Vocabulary: Pimp (v.): to ask questions, often in front of other trainees or professionals, to assess a student's or resident's preparedness, medical knowledge, or professionalism
Third year medical students get used to getting pimped. We're advised (by survival guide books, by older students and residents, by faculty) to guess if we don't know an answer. This advice is logical. A third year knew even the smallest biochemical details of the pharmacology he's being asked about a mere six months ago, but after STEP 1 and two or three other rotations, he's refocused so many times that he can't exactly recall the correct answer. A third year sort of knows what to study for clerkships, and definitely never knows what to study for particular attendings. In general, a third year has just enough knowledge to know what's being asked, what the answer choices mean, and what he's missing to know the correct answer. (It's a very frustrating experience.)

We're advised to guess because we have enough knowledge to say something vaguely correct. I followed this advice, and had good and bad results.

I should have played the lottery during my pediatrics rotation. That's how lucky my guesses were. One outpatient physician with particularly pronounced ADHD forgot that he told me the most common cause of URI was "viral." When he asked me the question and I informed him that it was "viral," he was very pleased. I answered a few more softballs correctly, then he hit me with a hard one. "Why no fluoroquinolones for this patient?" he asked.

Fluoroquinolones! My M1 box of memories contained something about teeth...or was it cartilage? Tendons? Shoot! I had to pick between them. Because I remembered "cartilage" and "tendons," I eliminated "teeth," and then flipped a mental coin. "Cartilage malformations," I said. The whole internal answer-picking had taken only a fraction of a second.

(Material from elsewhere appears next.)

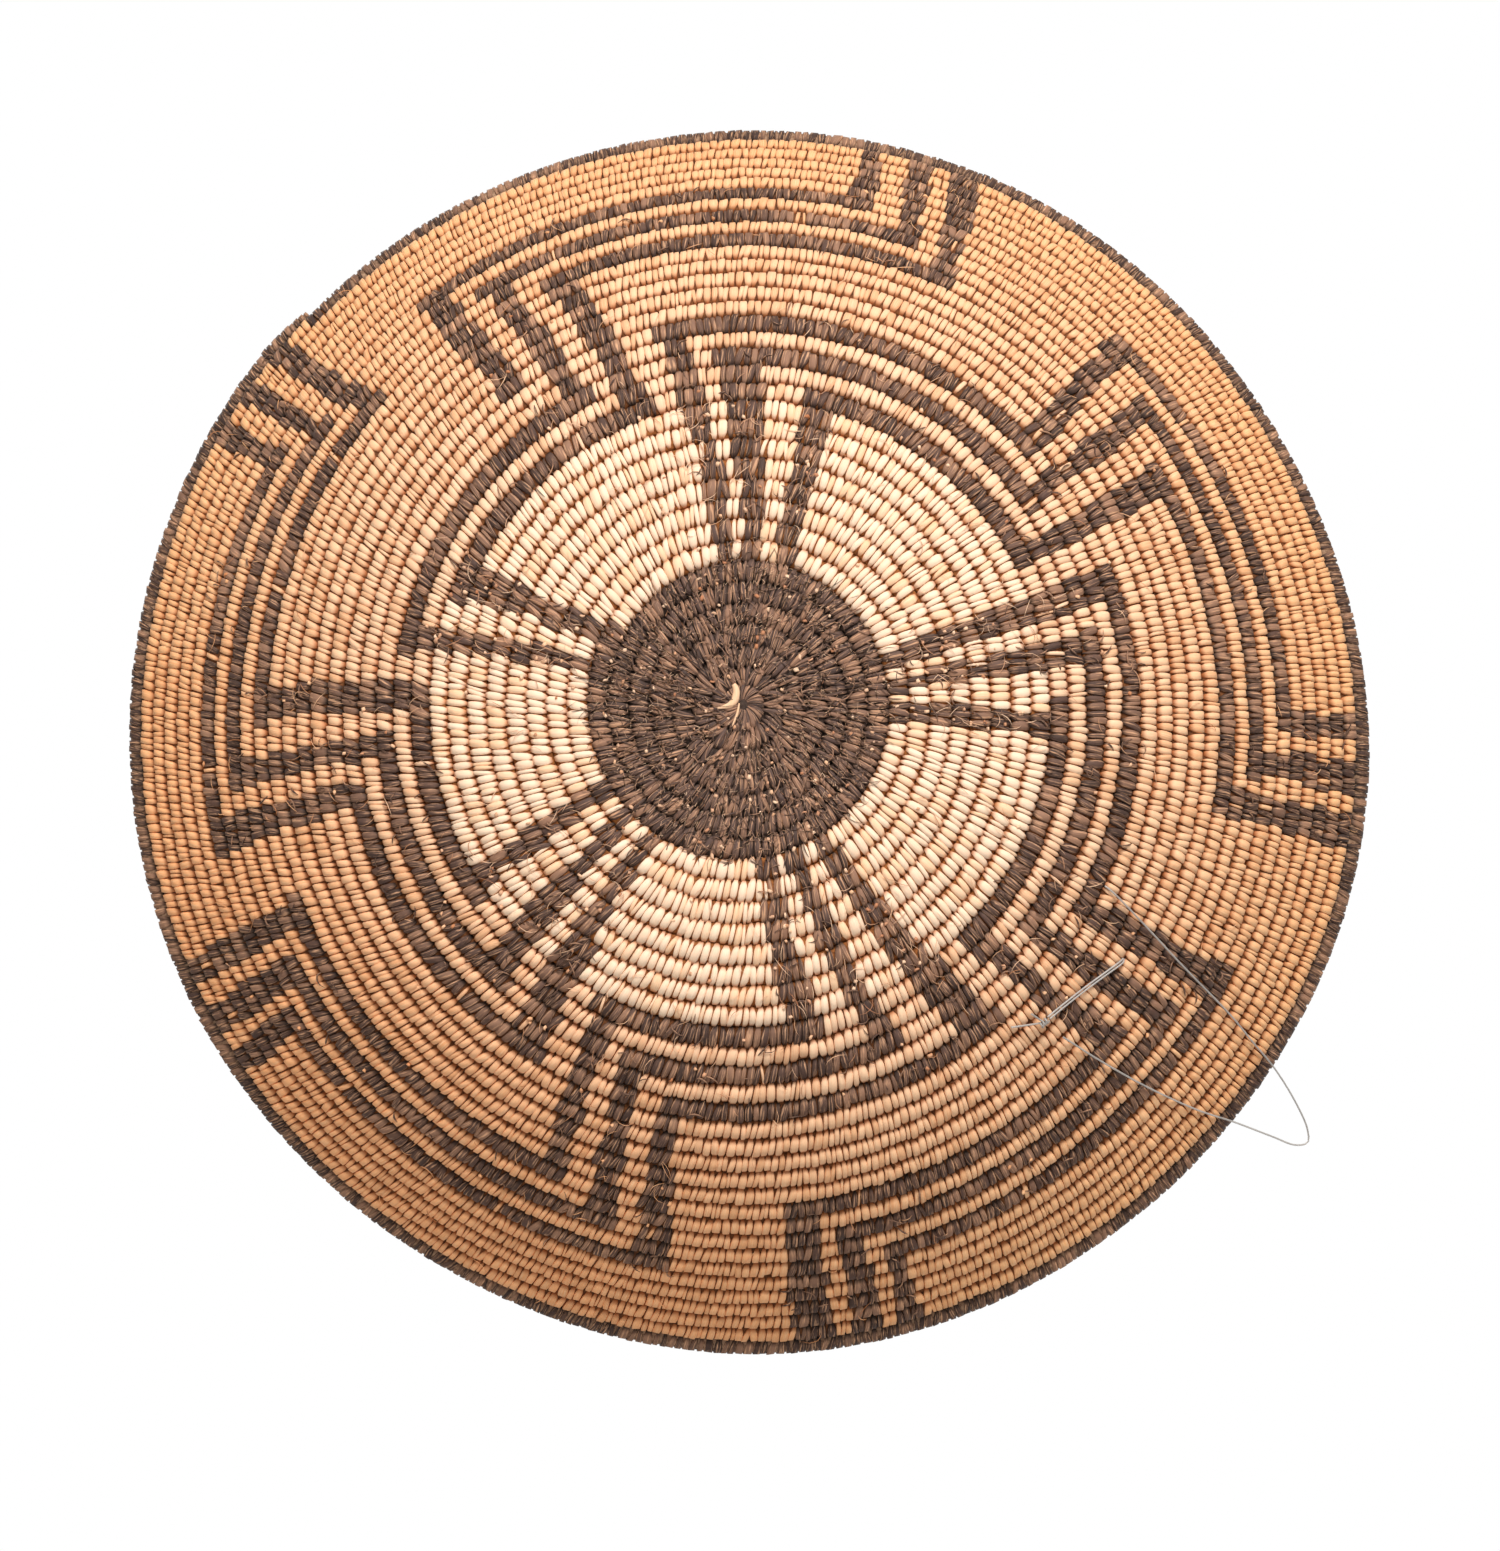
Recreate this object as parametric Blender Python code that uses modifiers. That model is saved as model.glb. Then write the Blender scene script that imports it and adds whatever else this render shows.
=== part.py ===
"""A round, shallow coiled basket bowl with a nylon hanging loop.

The bowl stands on its flat start and opens upwards, with the origin at the middle of its footprint.
One round coil winds outwards from a start knot, turn upon turn, and climbs to the rim. Its sewing
changes colour or batch along the way, and each stretch between two changes is a piece of its own.
Places on the wall are given by a bearing in degrees and by rounds of the coil counted from the middle.
Lengths are in metres.
"""

import bisect
import math

import bmesh
import bpy
from mathutils import Vector

# The bowl: the middle surface of its wall runs flat, then along one Bezier curve up to the rim
FLAT_RADIUS = 0.041
RIM_RADIUS = 0.1792
RIM_RISE = 0.0845
RIM_SLOPE = math.radians(47.5)
FLAT_HANDLE_SHARE = 0.48
RIM_HANDLE_SHARE = 0.30

# The bowl is a little out of round: shares of the radius by harmonic, at the base and growing to the rim
BASE_OVAL_SHARE = 0.0146
RIM_WAVE_SHARES = ((2, -0.0179, -0.0046), (4, 0.0019, 0.0012), (5, -0.0020, 0.0019))
WAVE_GROWTH_POWER = 1.5
WALL_STEPS = 400

# The coil
COIL_ROUNDS = 35.8715
COIL_START_ROUND = 0.45
LEAD_SHARE = 0.75
PITCH_TAPER_SHARE = 0.028
ROUND_GAP = 0.00065
COIL_SIDES = 6
LEAST_TUBE_SIDES = 4
POINTS_PER_ROUND = 20
TAIL_START_ROUND = 35.858
TAIL_POINTS = 3
TAIL_END_SHARE = 0.3
TAIL_POWER = 1.6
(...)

"Correct!" the attending said. I got a fabulous evaluation.

Inpatient looked like it was going to be a different story. Our attending was demanding and taught in a more classical fashion: we presented patients in front of everyone on rounds, wrote detailed notes, and did long mock case workups. While I was in front of the room at the board (pen in hand) pretending to work up a child with renal failure, he told me a stool culture came back positive for Shigella.

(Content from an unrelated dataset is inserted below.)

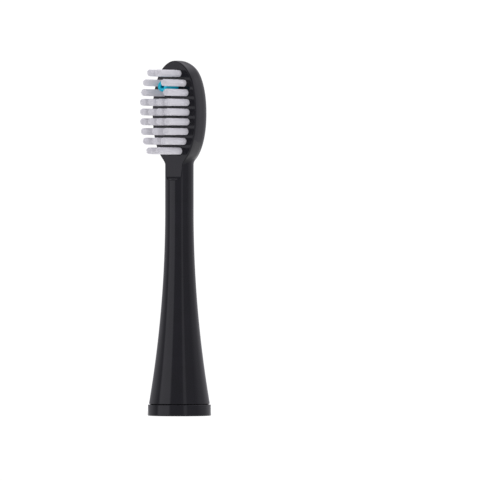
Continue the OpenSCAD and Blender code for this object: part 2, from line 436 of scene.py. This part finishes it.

"So," he said. "You wanna give him antibiotics?"

His CBC was terrible, he was febrile, he already had an IV in, and I very much wanted to give antibiotics. I remembered that Salmonella and Shigella had funny reactions to antibiotics...something about the child would feel better but there would still be bacteria in the stool...for even longer? But that was only for one of the two species (darn the person who named these two things so similarly!!)... Do I hazard a guess, or do I just give the antibiotic? I gambled.

"We could," I said, "but doesn't it prolong clearance in the stool...?" I trailed off gingerly, just in case I was wrong.

The attending raised his eyebrows.

"It does," he said, surprised. Apparently I'd skirted the trap he usually set for students. He then told a few case histories of patient's he'd treated. "So," he concluded, "if it's just going to be fluids, what do you want to use?"

"D5 half-normal," I replied. That wasn't a guess; that's what everyone in the unit was on. He gave me a mischievous look and pressed further.

"There is one case in which you would consider using quarter. Do you know who?"

Time for another guess. Babies are all water balloons at birth, so my brain spat out:

"The neonate?"

The attending clapped and grinned. "That's hot!" he said (which must have meant something different when he was a teenager). "Strong work." And I got another fabulous evaluation based on guessing.

But this has terrible effects, especially when we're asked to guess in front of other people. Those of us with the vice of pride (which is many doctors and student-doctors, and (so I'm told) a few other humans) do terribly in this environment. We have one of several reactions. It's a little complicated, so I made a flowchart.

I was typing this post while my attending was at a meeting; he came back and we had a mini lecture/pimping session on hydrocephalus. And I guessed some more. It will never end.